▶ **Data section**
───
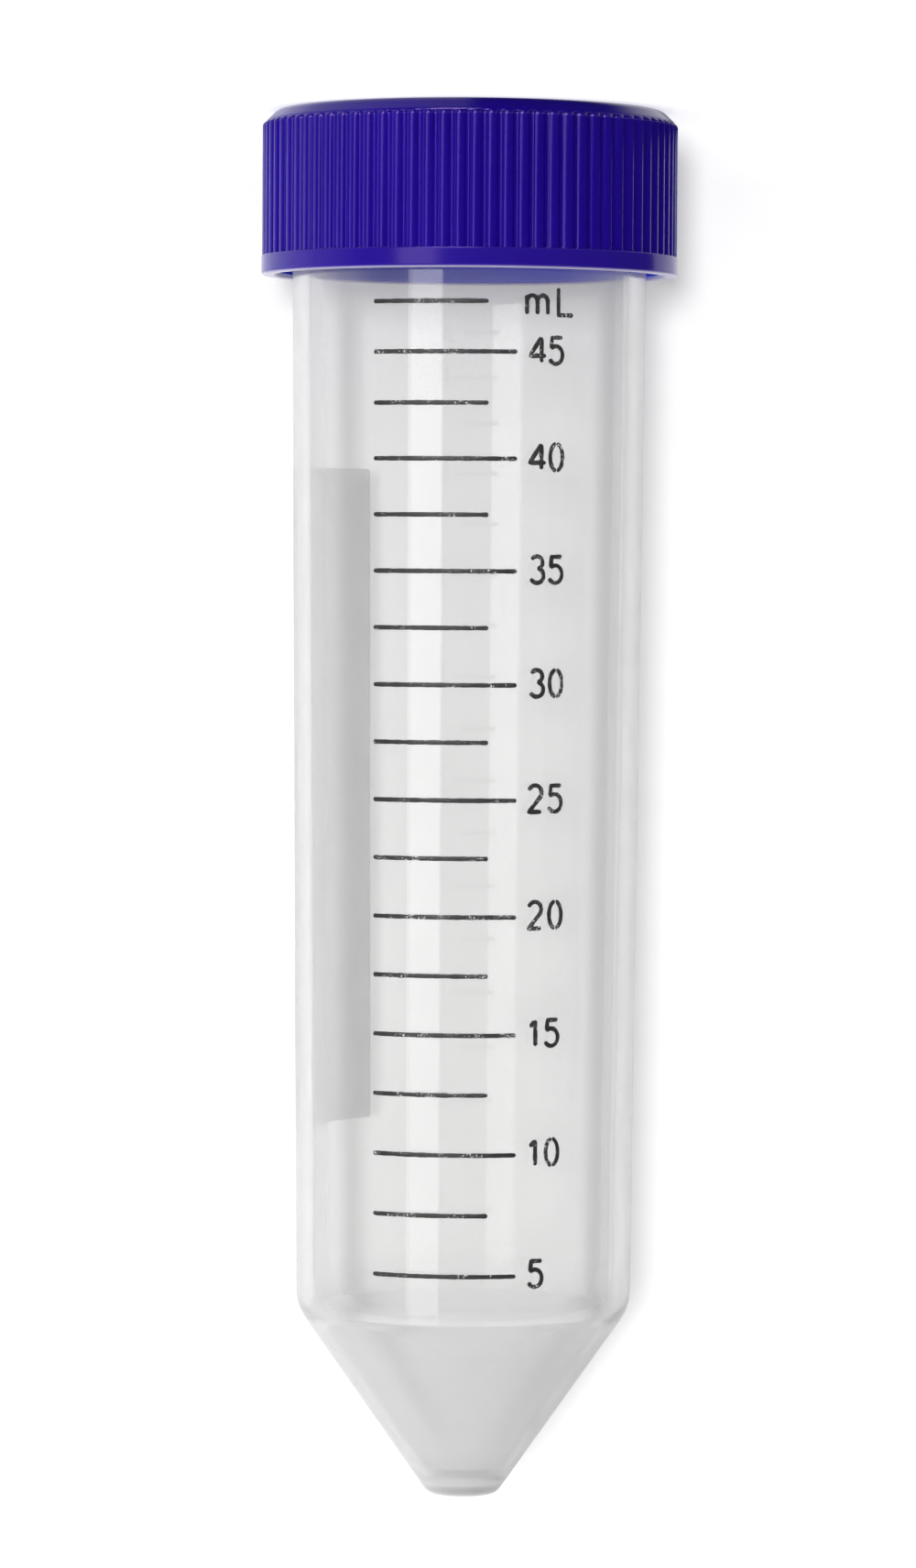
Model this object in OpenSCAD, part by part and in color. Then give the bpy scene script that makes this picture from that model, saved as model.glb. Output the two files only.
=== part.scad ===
// 50 ml conical centrifuge tube with a ribbed plug-seal screw cap.
// The closed tube stands on the flat top of its cap with the conical end up: z = 0 is the face
// of the cap that it stands on, and the z axis is the axis of the tube. The fine thread of the
// neck and of the cap is left out: its room is thread_room.

/* [Whole tube] */
// Length of the closed tube, from the top of the cap to the tip
overall_len = 115; // [80:0.5:145]

/* [Tube body] */
// Outside diameter of the neck, which is straight as far as the cap reaches
neck_d = 29.3; // [22:0.1:40]
// Outside diameter at the sharp corner between the drafted body and the cone
shoulder_d = 27.8; // [20:0.05:38]
// Wall thickness at the mouth
mouth_wall = 1.1; // [0.6:0.05:2]
// Wall thickness at the shoulder
shoulder_wall = 1.3; // [0.6:0.05:2]
// Radius that rounds the shoulder outside
shoulder_round = 3.6; // [0.5:0.1:6]
// Lead-in chamfer inside the mouth
mouth_chamfer = 0.3; // [0.1:0.05:0.5]

/* [Conical end] */
// Angle between the wall of the cone and the axis
cone_angle = 35; // [28:0.5:45]
// Outside diameter of the sharp edge of the tip
tip_d = 5.7; // [4.5:0.1:9]
// Wall thickness of the cone, square to its surface
cone_wall = 1; // [0.6:0.05:2]
// Thickness of the floor at the tip
tip_floor = 1.7; // [0.8:0.1:3]
// Radius that rounds the edge of the tip outside
tip_round = 1; // [0.3:0.1:1.5]
// Radius that rounds the corner of the floor inside
floor_round = 1.2; // [0.3:0.1:1.5]

/* [Cap] */
// Height of the cap
cap_h = 13.65; // [10:0.05:20]
// Thickness of the top of the cap
top_wall = 1.5; // [1:0.1:2.5]
// Thickness of the skirt between the ribs
skirt_wall = 1; // [0.8:0.1:2]
// Height of the bevel around the top
bevel_h = 1; // [0.5:0.05:2]
// How far the bevel reaches in from the skirt
bevel_reach = 1.05; // [0.5:0.05:2]
// Radius that rounds the inner corner between top and skirt
corner_round = 0.6; // [0.2:0.1:1]
// Height of the smooth band around the open end
band_h = 1.6; // [0.8:0.05:3]
// Radius that rounds the outer edge of the open end
rim_round = 0.3; // [0.1:0.05:0.5]
// Chamfer on the inner edge of the open end
rim_chamfer = 0.3; // [0.1:0.05:0.6]
// How far the band stands out past the ribs
band_proud = 0.05; // [0.05:0.05:0.5]
// Diameter of the gate dimple in the middle of the top
gate_d = 4; // [2:0.5:8]
// Depth of the gate dimple
gate_depth = 0.3; // [0.1:0.05:0.6]

/* [Grip ribs] */
// Number of grip ribs around the skirt
rib_count = 82; // [40:1:90]
// Height of a rib above the skirt
rib_h = 0.25; // [0.15:0.05:0.4]
// Radius of the round crest and the ball end of a rib, larger than its height
rib_crest_r = 0.3; // [0.2:0.05:0.5]
// Distance from the bevel to the round end of a rib
rib_start = 0.1; // [0:0.05:0.5]

/* [Plug seal] */
// Length of the plug that seals inside the mouth
plug_len = 3.4; // [2:0.1:5]
// Wall thickness of the plug
plug_wall = 0.9; // [0.6:0.1:1.5]
// Radial clearance between plug and mouth
plug_clearance = 0.1; // [0.05:0.05:0.3]
// Lead-in on the free end of the plug
plug_lead = 0.5; // [0.2:0.1:0.8]

/* [Fit of cap and tube] */
// Radial room for the thread between the neck and the bore of the cap
thread_room = 1.3; // [0.8:0.1:2]

/* [Hidden] */
$fa = 3;
$fs = 0.1;
cap_colour = [0.13, 0.06, 0.55];
tube_colour = [0.86, 0.87, 0.87, 0.5];

// The tube: its mouth sits on the inside of the cap's top
neck_r = neck_d / 2;
shoulder_r = shoulder_d / 2;
tip_r = tip_d / 2;
mouth_z = top_wall;
neck_end_z = cap_h;
shoulder_z = overall_len - (shoulder_r - tip_r) / tan(cone_angle);
mouth_r = neck_r - mouth_wall;
chamfer_z = mouth_z + mouth_chamfer;

// The inside of the body narrows evenly from the mouth to the shoulder
bore_draft = (mouth_r - shoulder_r + shoulder_wall) / (shoulder_z - mouth_z);
function bore_r_at(z) = mouth_r - bore_draft * (z - mouth_z);

// The inside of the cone runs parallel to its outside
cone_slope = tan(cone_angle);
cone_shift = cone_wall / cos(cone_angle);
function cone_bore_r_at(z) = shoulder_r - cone_shift - cone_slope * (z - shoulder_z);
floor_z = overall_len - tip_floor;
floor_r = cone_bore_r_at(floor_z);
inner_shoulder_z = shoulder_z
    + (shoulder_wall - cone_shift) / (cone_slope - bore_draft);
inner_shoulder_r = bore_r_at(inner_shoulder_z);
inner_shoulder_round = shoulder_round - shoulder_wall;

// The cap fits over the neck, and its plug into the mouth
cap_bore_r = neck_r + thread_room;
skirt_r = cap_bore_r + skirt_wall;
cap_r = skirt_r + rib_h + band_proud;
top_flat_r = skirt_r - bevel_reach;
band_z = cap_h - band_h;
plug_end_z = top_wall + plug_len;
// The plug narrows with the bore of the tube that it seals
function plug_r_at(z) = bore_r_at(z) - plug_clearance;
plug_bore_r = plug_r_at(mouth_z) - plug_wall;
rib_low_z = bevel_h + rib_start;
rib_angle = 360 / rib_count;

function unit(v) = v / norm(v);

// The points of an outline with rounded corners. A corner is [x, y], or [x, y, radius] where an
// arc of that radius rounds it
function rounded(corners) = [
    for (i = [0 : len(corners) - 1])
        each corner_points(
            corners[(i + len(corners) - 1) % len(corners)],
            corners[i],
            corners[(i + 1) % len(corners)]
        )
];

function corner_points(before, corner, after) =
    len(corner) == 2
        ? [corner]
        : arc_points([before.x, before.y], [corner.x, corner.y], [after.x, after.y], corner.z);

// The arc of radius r that touches both edges of a corner, in steps of $fa or $fs
function arc_points(before, corner, after, r) =
    let (
        to_before = unit(before - corner),
        to_after = unit(after - corner),
        half_angle = acos(to_before * to_after) / 2,
        reach = r / tan(half_angle),
        centre = corner + unit(to_before + to_after) * r / sin(half_angle),
        arm_start = corner + to_before * reach - centre,
        arm_end = corner + to_after * reach - centre,
        turn = 180 - 2 * half_angle,
        steps = ceil(min(turn / $fa, r * turn * PI / 180 / $fs))
    )
    [
        for (k = [0 : steps])
            centre + (arm_start * sin(turn * (1 - k / steps)) + arm_end * sin(turn * k / steps))
                / sin(turn)
    ];

// Right half of the wall of the tube: up the outside from the mouth, over the tip, and back
// down the inside
module tube_wall() {
    polygon(rounded([
        [mouth_r + mouth_chamfer, mouth_z],
        [neck_r, mouth_z],
        [neck_r, neck_end_z],
        [shoulder_r, shoulder_z, shoulder_round],
        [tip_r, overall_len, tip_round],
        [0, overall_len],
        [0, floor_z],
        [floor_r, floor_z, floor_round],
        [inner_shoulder_r, inner_shoulder_z, inner_shoulder_round],
        [bore_r_at(chamfer_z), chamfer_z]
    ]));
}

module tube() {
    color(tube_colour) rotate_extrude() tube_wall();
}

// Right half of the cap without its plug and ribs: the gate dimple, the bevelled top, the plain
// skirt with the band around the open end, and the inside
module cap_shell() {
    polygon(rounded([
        [0, gate_depth],
        [gate_d / 2, gate_depth],
        [gate_d / 2, 0],
        [top_flat_r, 0],
        [skirt_r, bevel_h],
        [skirt_r, band_z],
        [cap_r, band_z],
        [cap_r, cap_h, rim_round],
        [cap_bore_r + rim_chamfer, cap_h],
        [cap_bore_r, cap_h - rim_chamfer],
        [cap_bore_r, top_wall, corner_round],
        [0, top_wall]
    ]));
}

// Right half of the plug, a ring that stands inside the mouth of the tube. It is rooted in the
// middle of the cap's top
module plug() {
    root_z = top_wall / 2;
    lead_z = plug_end_z - plug_lead;
    polygon([
        [plug_bore_r, root_z],
        [plug_r_at(root_z), root_z],
        [plug_r_at(lead_z), lead_z],
        [plug_r_at(lead_z) - plug_lead / 2, plug_end_z],
        [plug_bore_r, plug_end_z]
    ]);
}

// One grip rib: a round bar sunk past its middle in the skirt, with a ball end under the bevel
module rib() {
    rib_len = band_z - rib_low_z + band_h / 2;
    translate([skirt_r + rib_h - rib_crest_r, 0, rib_low_z])
        rotate_extrude()
            intersection() {
                square([rib_crest_r, rib_len]);
                union() {
                    translate([0, rib_crest_r]) circle(r = rib_crest_r);
                    translate([0, rib_crest_r]) square([rib_crest_r, rib_len - rib_crest_r]);
                }
            }
}

// The first rib is in the middle of the front, which is -Y
module cap() {
    color(cap_colour) {
        rotate_extrude() {
            cap_shell();
            plug();
        }
        for (i = [0 : rib_count - 1]) {
            rotate([0, 0, i * rib_angle - 90]) rib();
        }
    }
}

cap();
tube();
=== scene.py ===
# %% [markdown]
# # A 50 ml conical tube with a ribbed screw cap
#
# The object is a centrifuge tube of clear plastic. It stands on the flat top of its cap, with the
# conical end up, as people put a closed tube down when no rack is at hand. The solids for size,
# fit and motion come packed from the CAD side. Blender adds what the eye needs: clear plastic
# that bends light, a glossy cap with fine grip ribs and its thread, the printed scale, and the
# white patch for writing on.

import bpy
import numpy as np
from mathutils import Matrix, Vector


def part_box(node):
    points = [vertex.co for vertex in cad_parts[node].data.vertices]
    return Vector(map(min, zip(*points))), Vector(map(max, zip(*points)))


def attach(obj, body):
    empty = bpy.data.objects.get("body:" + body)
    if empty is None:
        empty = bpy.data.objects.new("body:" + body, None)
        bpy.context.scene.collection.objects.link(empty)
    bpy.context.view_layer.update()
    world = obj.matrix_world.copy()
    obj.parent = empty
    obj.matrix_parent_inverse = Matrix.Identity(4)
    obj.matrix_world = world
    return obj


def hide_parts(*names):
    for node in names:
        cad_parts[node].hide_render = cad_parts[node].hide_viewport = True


MM = 0.001

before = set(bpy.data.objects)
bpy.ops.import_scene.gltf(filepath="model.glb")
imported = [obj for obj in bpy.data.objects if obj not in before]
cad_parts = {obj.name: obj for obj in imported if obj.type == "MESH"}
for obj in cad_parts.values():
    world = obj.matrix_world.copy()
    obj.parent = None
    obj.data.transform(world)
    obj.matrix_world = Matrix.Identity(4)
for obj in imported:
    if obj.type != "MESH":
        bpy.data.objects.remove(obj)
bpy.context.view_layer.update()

# %% [markdown]
# ## Sizes
#
# Every size is in millimetres until a mesh is made. The frame gives the outer sizes. The walls,
# fillets and grip ribs repeat the values of the part's source, because the mesh of the frame
# doesn't name them. The corners inside the tube are crisper than in the solid, as the polished
# core of the mould leaves them. Heights are counted from the face the cap stands on, so `z` grows
# towards the tip of the tube.

# %% Sizes from the frame and from the part's source
cap_high = np.array(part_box("cap")[1]) / MM
tube_low, tube_high = (np.array(corner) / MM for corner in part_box("tube"))

overall_len = tube_high[2]
neck_r = tube_high[0]
cap_r = cap_high[0]
cap_h = cap_high[2]
mouth_z = tube_low[2]

shoulder_r, tip_r = 27.8 / 2, 5.7 / 2
mouth_wall, shoulder_wall, cone_wall, tip_floor = 1.1, 1.3, 1.0, 1.7
mouth_chamfer, shoulder_round, tip_round = 0.3, 3.6, 1.0
inner_shoulder_round, inner_floor_round = 0.35, 0.7
cone_angle = np.radians(35)
cone_slope = np.tan(cone_angle)
cone_shift = cone_wall * np.hypot(1, cone_slope)

shoulder_z = overall_len - (shoulder_r - tip_r) / cone_slope
mouth_r = neck_r - mouth_wall
bore_draft = (mouth_r - shoulder_r + shoulder_wall) / (shoulder_z - mouth_z)
floor_z = overall_len - tip_floor
floor_r = shoulder_r - cone_shift - cone_slope * (floor_z - shoulder_z)
inner_shoulder_z = shoulder_z + (shoulder_wall - cone_shift) / (cone_slope - bore_draft)

top_wall, skirt_wall = mouth_z, 1.0
bevel_h, bevel_reach = 1.0, 1.05
band_h, band_proud, rim_round, rim_chamfer = 1.6, 0.05, 0.3, 0.3
rib_count, rib_h, rib_crest_r, rib_low_z = 82, 0.25, 0.3, 1.1
gate_r, gate_depth, corner_round = 2.0, 0.3, 0.6
plug_len, plug_wall, plug_clearance, plug_lead = 3.4, 0.9, 0.1, 0.5

skirt_r = cap_r - band_proud - rib_h
cap_bore_r = skirt_r - skirt_wall
band_z = cap_h - band_h
plug_end_z = top_wall + plug_len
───
▶ **What you have to do**
Extract the span of lines that starts with the line containing "which is -Y" and ends with the line containing "points = [vertex.co". Keep it exact and add nothing.

▶ **Task response**
// The first rib is in the middle of the front, which is -Y
module cap() {
    color(cap_colour) {
        rotate_extrude() {
            cap_shell();
            plug();
        }
        for (i = [0 : rib_count - 1]) {
            rotate([0, 0, i * rib_angle - 90]) rib();
        }
    }
}

cap();
tube();
=== scene.py ===
# %% [markdown]
# # A 50 ml conical tube with a ribbed screw cap
#
# The object is a centrifuge tube of clear plastic. It stands on the flat top of its cap, with the
# conical end up, as people put a closed tube down when no rack is at hand. The solids for size,
# fit and motion come packed from the CAD side. Blender adds what the eye needs: clear plastic
# that bends light, a glossy cap with fine grip ribs and its thread, the printed scale, and the
# white patch for writing on.

import bpy
import numpy as np
from mathutils import Matrix, Vector


def part_box(node):
    points = [vertex.co for vertex in cad_parts[node].data.vertices]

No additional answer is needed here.